* **Brief**
Using the material below, print the line that contains "for side, (sign, corner_shares)", the line that contains "shown = obj.evaluated_get(depsgraph)", and every line in between, exactly and nothing else.

[Modeling code records]
..........
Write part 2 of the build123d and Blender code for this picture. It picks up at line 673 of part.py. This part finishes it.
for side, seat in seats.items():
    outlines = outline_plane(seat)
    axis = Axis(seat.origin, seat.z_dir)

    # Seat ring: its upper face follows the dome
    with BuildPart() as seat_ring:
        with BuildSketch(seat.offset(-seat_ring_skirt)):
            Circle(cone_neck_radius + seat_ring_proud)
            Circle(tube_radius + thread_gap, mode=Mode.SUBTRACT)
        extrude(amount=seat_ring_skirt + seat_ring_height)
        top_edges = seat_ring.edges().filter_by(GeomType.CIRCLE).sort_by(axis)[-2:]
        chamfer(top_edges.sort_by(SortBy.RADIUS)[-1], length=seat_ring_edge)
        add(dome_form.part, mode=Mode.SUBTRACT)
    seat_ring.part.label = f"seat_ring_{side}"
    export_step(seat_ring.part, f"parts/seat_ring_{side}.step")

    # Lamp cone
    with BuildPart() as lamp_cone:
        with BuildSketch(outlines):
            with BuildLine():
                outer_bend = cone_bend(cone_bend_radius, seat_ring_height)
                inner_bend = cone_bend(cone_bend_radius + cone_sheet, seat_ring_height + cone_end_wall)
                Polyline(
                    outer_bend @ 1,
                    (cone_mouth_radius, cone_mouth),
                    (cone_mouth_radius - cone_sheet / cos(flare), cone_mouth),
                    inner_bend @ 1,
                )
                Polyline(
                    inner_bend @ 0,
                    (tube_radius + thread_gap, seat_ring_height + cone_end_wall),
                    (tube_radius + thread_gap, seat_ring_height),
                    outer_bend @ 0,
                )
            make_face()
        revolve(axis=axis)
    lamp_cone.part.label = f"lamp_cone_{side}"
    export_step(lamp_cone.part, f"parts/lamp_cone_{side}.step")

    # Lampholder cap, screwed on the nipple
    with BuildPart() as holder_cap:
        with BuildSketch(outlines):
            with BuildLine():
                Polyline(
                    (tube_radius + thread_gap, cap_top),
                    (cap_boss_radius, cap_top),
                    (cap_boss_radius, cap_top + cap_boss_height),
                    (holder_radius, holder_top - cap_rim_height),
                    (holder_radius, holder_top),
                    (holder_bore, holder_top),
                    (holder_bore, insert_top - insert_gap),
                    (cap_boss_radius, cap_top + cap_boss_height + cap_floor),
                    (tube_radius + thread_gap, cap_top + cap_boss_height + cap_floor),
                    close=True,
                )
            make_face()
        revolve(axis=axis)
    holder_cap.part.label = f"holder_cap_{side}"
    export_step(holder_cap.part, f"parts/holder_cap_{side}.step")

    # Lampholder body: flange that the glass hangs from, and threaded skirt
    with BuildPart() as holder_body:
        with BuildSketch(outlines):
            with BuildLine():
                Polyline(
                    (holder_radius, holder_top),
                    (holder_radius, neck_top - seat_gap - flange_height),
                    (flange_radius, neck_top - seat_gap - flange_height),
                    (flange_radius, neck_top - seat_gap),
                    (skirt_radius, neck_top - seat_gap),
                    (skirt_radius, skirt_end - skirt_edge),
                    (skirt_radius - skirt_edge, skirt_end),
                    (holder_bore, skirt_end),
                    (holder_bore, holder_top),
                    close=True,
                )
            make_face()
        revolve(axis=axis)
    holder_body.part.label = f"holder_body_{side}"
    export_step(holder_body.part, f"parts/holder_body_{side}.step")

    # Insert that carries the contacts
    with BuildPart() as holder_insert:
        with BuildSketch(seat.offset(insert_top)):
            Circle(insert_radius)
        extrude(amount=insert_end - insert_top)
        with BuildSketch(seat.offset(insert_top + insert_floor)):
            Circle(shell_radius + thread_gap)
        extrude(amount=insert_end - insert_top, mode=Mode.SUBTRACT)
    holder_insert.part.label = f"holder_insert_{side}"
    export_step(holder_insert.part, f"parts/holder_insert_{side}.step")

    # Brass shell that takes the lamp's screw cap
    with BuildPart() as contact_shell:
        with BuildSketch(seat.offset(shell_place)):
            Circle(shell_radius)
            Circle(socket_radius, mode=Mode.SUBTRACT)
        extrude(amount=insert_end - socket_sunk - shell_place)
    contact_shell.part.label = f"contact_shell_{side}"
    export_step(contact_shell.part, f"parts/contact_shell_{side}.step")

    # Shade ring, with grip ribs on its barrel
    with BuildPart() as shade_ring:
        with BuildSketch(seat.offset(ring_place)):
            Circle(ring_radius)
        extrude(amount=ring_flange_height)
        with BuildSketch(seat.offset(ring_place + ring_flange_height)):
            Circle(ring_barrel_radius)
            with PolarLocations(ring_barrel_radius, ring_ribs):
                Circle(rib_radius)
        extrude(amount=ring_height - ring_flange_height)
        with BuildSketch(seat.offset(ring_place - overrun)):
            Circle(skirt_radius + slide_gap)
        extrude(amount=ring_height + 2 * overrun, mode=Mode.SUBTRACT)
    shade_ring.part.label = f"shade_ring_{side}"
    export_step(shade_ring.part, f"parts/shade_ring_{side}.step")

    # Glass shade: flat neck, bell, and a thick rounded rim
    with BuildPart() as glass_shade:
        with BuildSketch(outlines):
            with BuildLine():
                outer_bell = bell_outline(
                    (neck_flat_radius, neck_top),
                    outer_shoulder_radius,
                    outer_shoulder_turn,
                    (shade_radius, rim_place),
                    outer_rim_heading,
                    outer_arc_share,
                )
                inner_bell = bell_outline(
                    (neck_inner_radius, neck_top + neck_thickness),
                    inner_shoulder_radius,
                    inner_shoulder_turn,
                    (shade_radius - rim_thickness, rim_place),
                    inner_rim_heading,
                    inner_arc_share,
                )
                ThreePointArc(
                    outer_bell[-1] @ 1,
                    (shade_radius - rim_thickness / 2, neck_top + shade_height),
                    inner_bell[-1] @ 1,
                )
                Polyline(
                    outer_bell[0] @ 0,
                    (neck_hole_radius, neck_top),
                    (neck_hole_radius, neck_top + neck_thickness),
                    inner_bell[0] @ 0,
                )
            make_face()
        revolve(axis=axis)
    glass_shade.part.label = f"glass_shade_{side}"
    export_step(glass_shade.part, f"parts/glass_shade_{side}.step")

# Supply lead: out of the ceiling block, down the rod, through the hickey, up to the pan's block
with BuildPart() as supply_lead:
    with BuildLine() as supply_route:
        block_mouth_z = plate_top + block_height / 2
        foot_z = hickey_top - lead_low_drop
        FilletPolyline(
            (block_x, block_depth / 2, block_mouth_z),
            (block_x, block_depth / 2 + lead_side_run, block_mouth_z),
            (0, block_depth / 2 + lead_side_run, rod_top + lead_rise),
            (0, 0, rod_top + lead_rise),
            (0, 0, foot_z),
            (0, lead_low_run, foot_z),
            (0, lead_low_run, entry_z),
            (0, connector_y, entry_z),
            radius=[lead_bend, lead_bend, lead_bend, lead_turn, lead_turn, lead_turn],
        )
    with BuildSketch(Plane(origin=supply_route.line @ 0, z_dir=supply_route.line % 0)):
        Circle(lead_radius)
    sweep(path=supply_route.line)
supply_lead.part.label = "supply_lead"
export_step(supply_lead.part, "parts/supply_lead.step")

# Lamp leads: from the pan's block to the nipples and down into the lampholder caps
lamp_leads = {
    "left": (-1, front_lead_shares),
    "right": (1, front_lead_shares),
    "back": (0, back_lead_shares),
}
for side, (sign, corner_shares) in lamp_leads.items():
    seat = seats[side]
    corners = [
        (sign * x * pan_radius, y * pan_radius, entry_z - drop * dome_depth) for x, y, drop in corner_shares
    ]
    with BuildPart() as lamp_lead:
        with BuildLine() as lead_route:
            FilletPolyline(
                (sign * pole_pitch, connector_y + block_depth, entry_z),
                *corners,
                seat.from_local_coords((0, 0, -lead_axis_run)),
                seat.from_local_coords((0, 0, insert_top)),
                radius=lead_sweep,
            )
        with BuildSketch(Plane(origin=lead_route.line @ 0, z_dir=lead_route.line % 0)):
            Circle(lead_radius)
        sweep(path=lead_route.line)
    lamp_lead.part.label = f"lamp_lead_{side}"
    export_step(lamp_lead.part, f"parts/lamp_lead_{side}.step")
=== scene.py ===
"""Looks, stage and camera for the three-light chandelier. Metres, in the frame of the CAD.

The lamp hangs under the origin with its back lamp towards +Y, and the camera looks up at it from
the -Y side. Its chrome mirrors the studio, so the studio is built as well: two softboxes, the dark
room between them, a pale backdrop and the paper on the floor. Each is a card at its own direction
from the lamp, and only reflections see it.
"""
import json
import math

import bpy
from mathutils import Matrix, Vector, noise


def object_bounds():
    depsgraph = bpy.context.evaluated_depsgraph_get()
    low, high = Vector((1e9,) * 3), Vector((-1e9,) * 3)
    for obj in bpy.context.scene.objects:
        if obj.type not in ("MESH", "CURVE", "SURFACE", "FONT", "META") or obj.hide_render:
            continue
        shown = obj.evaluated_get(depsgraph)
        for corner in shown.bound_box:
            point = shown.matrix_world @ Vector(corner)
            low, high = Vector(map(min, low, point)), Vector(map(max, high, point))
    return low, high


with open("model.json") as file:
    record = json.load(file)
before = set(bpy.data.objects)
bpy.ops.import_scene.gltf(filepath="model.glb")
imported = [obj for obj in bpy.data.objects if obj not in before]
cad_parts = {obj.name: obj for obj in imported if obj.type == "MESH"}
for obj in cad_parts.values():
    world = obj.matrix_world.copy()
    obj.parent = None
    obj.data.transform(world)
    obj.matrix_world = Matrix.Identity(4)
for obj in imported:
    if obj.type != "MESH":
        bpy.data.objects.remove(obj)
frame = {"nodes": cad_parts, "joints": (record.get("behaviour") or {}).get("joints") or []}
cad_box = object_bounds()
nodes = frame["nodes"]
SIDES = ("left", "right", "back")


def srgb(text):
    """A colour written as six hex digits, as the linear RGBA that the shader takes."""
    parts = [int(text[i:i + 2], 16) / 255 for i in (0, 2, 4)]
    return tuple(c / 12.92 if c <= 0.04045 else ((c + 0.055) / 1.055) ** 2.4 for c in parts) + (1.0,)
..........
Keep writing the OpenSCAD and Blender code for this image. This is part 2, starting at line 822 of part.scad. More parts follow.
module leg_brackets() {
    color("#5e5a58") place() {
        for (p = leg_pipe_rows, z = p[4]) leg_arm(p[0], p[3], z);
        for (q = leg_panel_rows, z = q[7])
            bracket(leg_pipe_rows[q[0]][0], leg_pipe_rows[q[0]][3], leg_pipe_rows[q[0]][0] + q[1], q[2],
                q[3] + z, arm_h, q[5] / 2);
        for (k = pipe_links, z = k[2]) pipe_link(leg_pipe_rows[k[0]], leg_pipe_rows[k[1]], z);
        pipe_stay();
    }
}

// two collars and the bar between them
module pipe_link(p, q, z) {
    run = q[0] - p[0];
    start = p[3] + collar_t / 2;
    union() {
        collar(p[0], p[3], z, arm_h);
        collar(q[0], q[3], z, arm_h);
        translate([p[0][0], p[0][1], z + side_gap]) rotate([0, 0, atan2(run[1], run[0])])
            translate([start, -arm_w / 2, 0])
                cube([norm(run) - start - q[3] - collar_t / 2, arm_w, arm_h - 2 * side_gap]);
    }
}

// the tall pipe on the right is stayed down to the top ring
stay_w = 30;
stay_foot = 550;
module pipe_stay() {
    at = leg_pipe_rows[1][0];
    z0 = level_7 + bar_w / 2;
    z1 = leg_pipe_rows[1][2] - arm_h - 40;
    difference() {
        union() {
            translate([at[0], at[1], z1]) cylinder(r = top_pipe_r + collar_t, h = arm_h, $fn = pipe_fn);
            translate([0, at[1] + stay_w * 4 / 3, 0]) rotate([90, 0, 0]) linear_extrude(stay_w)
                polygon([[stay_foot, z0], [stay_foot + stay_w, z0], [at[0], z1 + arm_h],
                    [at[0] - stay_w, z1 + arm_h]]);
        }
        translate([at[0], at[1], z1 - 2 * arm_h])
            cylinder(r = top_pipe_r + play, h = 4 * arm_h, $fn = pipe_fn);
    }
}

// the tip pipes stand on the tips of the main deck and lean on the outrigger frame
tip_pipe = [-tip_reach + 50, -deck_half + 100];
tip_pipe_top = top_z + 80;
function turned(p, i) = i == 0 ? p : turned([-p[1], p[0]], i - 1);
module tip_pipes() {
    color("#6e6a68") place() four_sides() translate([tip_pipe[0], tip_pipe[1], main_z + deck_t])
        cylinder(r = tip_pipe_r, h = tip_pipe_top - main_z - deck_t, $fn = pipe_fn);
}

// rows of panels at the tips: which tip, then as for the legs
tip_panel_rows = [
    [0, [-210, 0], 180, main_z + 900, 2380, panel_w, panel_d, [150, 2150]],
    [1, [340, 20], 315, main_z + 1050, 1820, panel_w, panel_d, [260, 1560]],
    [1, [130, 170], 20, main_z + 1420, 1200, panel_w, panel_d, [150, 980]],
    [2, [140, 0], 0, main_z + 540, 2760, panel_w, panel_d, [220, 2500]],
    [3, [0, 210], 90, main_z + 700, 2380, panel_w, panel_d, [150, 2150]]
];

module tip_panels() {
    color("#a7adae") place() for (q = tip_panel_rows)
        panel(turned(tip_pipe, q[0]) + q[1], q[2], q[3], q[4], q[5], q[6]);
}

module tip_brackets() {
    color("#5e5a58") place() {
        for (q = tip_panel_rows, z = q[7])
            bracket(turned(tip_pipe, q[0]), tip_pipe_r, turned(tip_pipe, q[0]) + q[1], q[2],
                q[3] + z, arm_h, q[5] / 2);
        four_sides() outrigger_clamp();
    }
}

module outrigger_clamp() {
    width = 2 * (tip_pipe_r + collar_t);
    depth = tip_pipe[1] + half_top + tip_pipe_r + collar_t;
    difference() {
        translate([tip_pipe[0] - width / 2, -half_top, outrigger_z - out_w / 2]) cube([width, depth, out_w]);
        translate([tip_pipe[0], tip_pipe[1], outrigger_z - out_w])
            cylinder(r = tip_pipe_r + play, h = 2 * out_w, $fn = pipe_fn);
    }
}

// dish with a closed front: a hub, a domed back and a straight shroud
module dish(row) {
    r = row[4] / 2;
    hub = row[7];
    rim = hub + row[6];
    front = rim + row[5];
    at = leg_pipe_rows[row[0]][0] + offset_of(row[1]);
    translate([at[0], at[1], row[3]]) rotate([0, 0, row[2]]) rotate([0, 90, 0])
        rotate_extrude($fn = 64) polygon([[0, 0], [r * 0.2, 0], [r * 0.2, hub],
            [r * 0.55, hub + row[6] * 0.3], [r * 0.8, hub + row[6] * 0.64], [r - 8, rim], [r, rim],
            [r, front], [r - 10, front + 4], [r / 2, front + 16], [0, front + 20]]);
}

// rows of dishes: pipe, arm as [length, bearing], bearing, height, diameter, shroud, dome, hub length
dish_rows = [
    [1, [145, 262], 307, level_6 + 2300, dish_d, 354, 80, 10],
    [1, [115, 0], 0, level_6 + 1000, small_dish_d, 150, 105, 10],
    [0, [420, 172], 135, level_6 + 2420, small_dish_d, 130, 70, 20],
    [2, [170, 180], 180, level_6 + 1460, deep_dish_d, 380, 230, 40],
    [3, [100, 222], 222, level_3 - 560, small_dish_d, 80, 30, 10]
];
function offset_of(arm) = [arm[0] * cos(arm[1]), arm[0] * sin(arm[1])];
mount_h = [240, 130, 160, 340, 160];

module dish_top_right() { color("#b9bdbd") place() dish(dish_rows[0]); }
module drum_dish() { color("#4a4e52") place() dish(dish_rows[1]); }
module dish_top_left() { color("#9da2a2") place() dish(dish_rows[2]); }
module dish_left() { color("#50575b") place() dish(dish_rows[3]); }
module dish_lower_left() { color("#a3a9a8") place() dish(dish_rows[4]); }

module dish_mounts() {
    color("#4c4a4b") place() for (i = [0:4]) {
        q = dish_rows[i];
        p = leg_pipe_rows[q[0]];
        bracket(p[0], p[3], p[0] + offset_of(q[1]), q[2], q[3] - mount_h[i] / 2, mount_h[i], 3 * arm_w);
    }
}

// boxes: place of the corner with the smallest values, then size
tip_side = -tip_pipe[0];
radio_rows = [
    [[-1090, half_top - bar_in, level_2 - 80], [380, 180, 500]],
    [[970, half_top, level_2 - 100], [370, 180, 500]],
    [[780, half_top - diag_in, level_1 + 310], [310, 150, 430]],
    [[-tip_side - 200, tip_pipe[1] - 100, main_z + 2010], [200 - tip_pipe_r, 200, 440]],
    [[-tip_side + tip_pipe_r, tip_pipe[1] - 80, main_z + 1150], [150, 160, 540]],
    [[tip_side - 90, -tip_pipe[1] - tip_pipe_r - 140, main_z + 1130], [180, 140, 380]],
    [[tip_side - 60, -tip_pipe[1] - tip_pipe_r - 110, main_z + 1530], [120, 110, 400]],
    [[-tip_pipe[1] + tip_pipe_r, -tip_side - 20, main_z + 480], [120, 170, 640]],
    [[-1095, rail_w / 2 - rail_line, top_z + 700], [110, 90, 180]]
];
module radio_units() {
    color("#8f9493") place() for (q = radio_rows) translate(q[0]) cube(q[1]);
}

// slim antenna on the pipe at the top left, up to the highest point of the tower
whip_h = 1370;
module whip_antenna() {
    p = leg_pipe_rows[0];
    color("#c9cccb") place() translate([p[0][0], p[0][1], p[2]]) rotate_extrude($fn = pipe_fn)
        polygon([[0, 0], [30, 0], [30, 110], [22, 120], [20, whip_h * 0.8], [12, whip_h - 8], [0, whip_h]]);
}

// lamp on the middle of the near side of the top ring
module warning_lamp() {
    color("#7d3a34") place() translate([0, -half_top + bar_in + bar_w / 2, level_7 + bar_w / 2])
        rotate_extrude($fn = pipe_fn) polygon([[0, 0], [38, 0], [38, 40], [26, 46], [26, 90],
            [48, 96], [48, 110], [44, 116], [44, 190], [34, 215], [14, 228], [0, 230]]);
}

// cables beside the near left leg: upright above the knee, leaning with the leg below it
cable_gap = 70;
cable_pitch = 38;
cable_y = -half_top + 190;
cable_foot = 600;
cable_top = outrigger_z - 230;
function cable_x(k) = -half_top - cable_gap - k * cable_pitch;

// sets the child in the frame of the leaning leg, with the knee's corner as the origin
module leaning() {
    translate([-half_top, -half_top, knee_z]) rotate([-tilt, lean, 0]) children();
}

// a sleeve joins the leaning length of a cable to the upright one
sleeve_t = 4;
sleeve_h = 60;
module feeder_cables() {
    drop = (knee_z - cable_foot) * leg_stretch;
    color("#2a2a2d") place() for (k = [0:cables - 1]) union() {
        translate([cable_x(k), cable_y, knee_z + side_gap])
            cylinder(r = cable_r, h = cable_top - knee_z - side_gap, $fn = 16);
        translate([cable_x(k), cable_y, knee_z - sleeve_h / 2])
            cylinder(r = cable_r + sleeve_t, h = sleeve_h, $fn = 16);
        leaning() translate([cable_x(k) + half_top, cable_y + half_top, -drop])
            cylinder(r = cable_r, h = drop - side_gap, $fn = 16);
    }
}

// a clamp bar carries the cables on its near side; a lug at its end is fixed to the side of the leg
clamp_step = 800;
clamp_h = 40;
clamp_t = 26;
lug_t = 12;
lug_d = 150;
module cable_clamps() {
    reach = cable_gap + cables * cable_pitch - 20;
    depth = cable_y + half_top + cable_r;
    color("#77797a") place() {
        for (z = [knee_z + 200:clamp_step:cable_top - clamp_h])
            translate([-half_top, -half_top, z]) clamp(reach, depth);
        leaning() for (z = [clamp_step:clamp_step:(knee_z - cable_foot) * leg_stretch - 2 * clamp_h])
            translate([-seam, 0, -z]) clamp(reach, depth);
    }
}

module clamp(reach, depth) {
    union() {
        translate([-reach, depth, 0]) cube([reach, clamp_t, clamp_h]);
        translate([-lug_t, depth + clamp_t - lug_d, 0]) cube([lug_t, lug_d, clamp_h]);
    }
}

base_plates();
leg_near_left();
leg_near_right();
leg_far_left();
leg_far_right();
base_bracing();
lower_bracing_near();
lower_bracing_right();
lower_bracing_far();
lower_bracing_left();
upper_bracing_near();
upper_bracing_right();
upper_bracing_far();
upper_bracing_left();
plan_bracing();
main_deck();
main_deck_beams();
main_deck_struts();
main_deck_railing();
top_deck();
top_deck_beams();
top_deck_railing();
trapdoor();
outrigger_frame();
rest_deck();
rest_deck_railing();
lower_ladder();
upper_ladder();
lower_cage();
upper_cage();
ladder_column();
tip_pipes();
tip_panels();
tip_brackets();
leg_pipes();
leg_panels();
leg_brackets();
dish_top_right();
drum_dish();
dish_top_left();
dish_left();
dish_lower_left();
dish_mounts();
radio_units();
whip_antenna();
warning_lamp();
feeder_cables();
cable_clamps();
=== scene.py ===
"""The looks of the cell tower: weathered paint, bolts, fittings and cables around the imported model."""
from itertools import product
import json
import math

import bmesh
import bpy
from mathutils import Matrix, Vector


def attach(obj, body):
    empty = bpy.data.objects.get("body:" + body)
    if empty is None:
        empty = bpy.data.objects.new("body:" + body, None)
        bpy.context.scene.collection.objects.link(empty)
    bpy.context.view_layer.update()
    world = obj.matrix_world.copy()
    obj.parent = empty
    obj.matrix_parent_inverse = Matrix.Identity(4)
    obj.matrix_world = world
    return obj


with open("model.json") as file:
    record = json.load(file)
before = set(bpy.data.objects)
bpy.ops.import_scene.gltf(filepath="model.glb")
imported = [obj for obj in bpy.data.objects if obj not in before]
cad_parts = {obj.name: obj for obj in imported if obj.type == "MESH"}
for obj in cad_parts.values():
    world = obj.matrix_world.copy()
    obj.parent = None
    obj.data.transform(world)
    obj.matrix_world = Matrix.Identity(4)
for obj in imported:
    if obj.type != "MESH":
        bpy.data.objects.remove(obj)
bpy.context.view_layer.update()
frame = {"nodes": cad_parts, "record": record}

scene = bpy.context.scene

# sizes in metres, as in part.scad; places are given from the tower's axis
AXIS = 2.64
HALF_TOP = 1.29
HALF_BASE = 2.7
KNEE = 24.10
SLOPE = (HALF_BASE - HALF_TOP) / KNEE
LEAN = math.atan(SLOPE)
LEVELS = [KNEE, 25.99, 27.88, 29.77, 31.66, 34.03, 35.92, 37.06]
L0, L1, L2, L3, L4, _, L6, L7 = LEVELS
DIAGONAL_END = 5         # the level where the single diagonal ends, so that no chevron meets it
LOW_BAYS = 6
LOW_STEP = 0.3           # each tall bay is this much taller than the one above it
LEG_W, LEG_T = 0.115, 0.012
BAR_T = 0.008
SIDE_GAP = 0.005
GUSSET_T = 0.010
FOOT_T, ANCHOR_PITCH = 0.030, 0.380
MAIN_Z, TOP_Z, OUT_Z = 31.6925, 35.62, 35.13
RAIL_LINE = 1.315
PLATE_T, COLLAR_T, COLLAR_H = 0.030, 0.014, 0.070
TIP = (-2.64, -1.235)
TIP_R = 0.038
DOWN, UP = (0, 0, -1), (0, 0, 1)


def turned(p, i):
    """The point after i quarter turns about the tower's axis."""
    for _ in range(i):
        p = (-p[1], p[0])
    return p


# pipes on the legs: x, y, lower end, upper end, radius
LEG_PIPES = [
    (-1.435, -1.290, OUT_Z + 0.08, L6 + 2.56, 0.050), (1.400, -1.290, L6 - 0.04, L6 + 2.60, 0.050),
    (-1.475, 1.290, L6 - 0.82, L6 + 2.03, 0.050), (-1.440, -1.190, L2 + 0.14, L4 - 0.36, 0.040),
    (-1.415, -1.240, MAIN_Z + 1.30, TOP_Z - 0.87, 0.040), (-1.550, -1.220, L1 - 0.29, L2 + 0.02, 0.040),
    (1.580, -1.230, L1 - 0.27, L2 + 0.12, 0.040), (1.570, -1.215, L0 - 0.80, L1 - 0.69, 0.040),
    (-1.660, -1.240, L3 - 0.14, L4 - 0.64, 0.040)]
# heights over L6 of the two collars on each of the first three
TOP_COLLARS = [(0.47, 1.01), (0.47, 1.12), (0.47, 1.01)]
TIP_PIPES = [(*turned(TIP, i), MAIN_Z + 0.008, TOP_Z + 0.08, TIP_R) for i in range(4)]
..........
* **Completed task**
for side, (sign, corner_shares) in lamp_leads.items():
    seat = seats[side]
    corners = [
        (sign * x * pan_radius, y * pan_radius, entry_z - drop * dome_depth) for x, y, drop in corner_shares
    ]
    with BuildPart() as lamp_lead:
        with BuildLine() as lead_route:
            FilletPolyline(
                (sign * pole_pitch, connector_y + block_depth, entry_z),
                *corners,
                seat.from_local_coords((0, 0, -lead_axis_run)),
                seat.from_local_coords((0, 0, insert_top)),
                radius=lead_sweep,
            )
        with BuildSketch(Plane(origin=lead_route.line @ 0, z_dir=lead_route.line % 0)):
            Circle(lead_radius)
        sweep(path=lead_route.line)
    lamp_lead.part.label = f"lamp_lead_{side}"
    export_step(lamp_lead.part, f"parts/lamp_lead_{side}.step")
=== scene.py ===
"""Looks, stage and camera for the three-light chandelier. Metres, in the frame of the CAD.

The lamp hangs under the origin with its back lamp towards +Y, and the camera looks up at it from
the -Y side. Its chrome mirrors the studio, so the studio is built as well: two softboxes, the dark
room between them, a pale backdrop and the paper on the floor. Each is a card at its own direction
from the lamp, and only reflections see it.
"""
import json
import math

import bpy
from mathutils import Matrix, Vector, noise


def object_bounds():
    depsgraph = bpy.context.evaluated_depsgraph_get()
    low, high = Vector((1e9,) * 3), Vector((-1e9,) * 3)
    for obj in bpy.context.scene.objects:
        if obj.type not in ("MESH", "CURVE", "SURFACE", "FONT", "META") or obj.hide_render:
            continue
        shown = obj.evaluated_get(depsgraph)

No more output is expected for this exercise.